> **RECORDS FOR PROCESSING**
* * * *

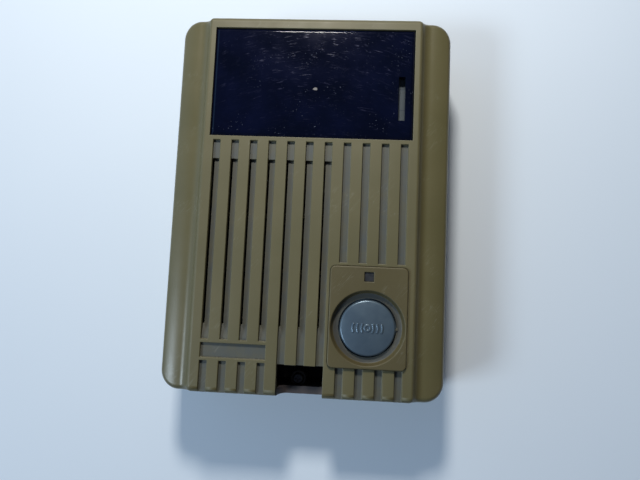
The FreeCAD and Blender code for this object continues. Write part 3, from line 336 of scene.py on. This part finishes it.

* * * *

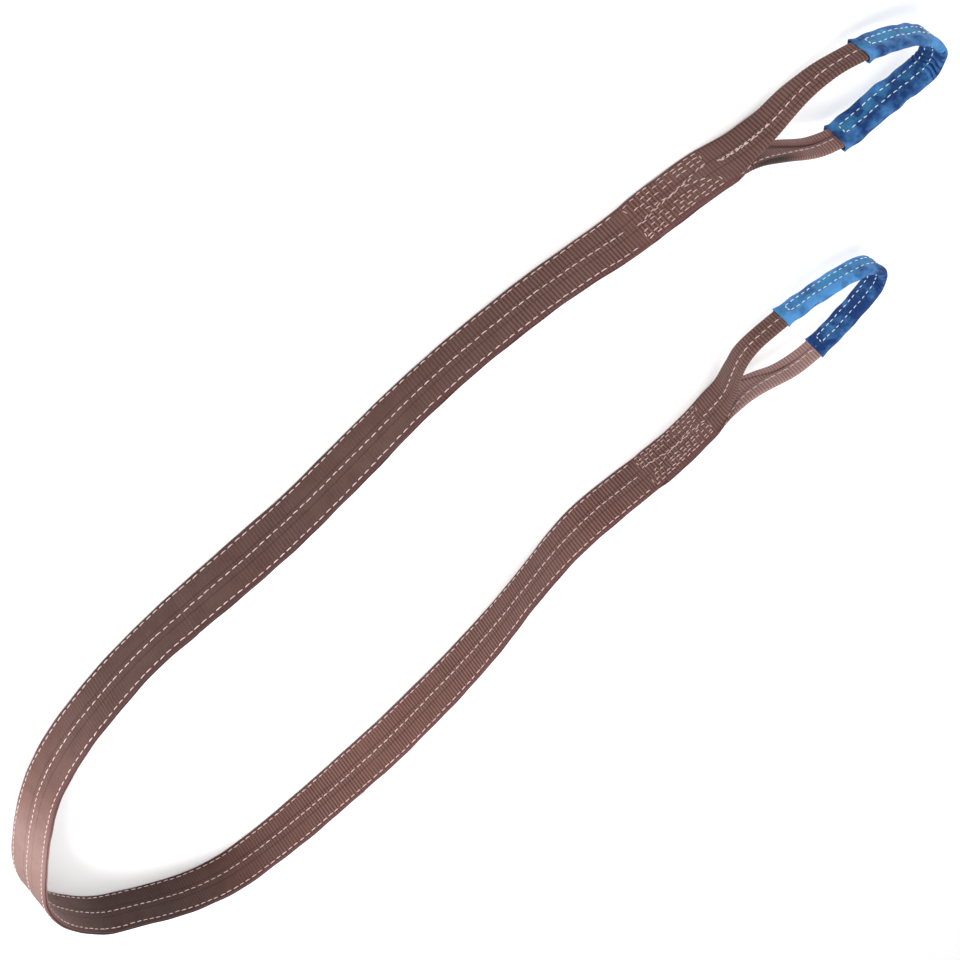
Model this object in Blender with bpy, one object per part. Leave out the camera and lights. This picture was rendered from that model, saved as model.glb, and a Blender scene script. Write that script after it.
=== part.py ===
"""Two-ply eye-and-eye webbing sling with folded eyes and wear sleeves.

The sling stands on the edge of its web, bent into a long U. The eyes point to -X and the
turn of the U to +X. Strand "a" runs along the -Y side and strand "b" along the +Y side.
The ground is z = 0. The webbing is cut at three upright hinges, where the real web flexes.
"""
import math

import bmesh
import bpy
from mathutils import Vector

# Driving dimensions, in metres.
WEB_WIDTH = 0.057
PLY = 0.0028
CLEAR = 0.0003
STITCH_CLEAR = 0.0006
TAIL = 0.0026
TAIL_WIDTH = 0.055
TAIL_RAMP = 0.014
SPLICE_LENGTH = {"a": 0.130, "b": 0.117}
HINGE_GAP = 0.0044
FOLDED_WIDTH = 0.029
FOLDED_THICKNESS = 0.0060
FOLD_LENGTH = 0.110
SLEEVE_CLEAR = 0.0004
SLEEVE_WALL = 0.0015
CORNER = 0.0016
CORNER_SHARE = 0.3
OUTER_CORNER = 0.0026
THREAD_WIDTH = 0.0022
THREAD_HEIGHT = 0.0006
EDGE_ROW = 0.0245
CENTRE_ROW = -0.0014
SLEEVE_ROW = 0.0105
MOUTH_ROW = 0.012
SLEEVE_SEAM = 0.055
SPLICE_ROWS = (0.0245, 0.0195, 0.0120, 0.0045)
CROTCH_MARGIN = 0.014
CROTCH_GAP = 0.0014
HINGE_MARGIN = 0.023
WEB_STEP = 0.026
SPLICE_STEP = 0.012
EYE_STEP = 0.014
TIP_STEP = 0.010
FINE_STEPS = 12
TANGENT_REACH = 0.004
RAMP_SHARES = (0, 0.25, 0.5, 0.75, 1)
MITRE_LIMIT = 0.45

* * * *

> **EXERCISE TASK**
Determine the number of lines in these entries that contain the word "part", and write only that number.

> **CORRECT RESULT**
3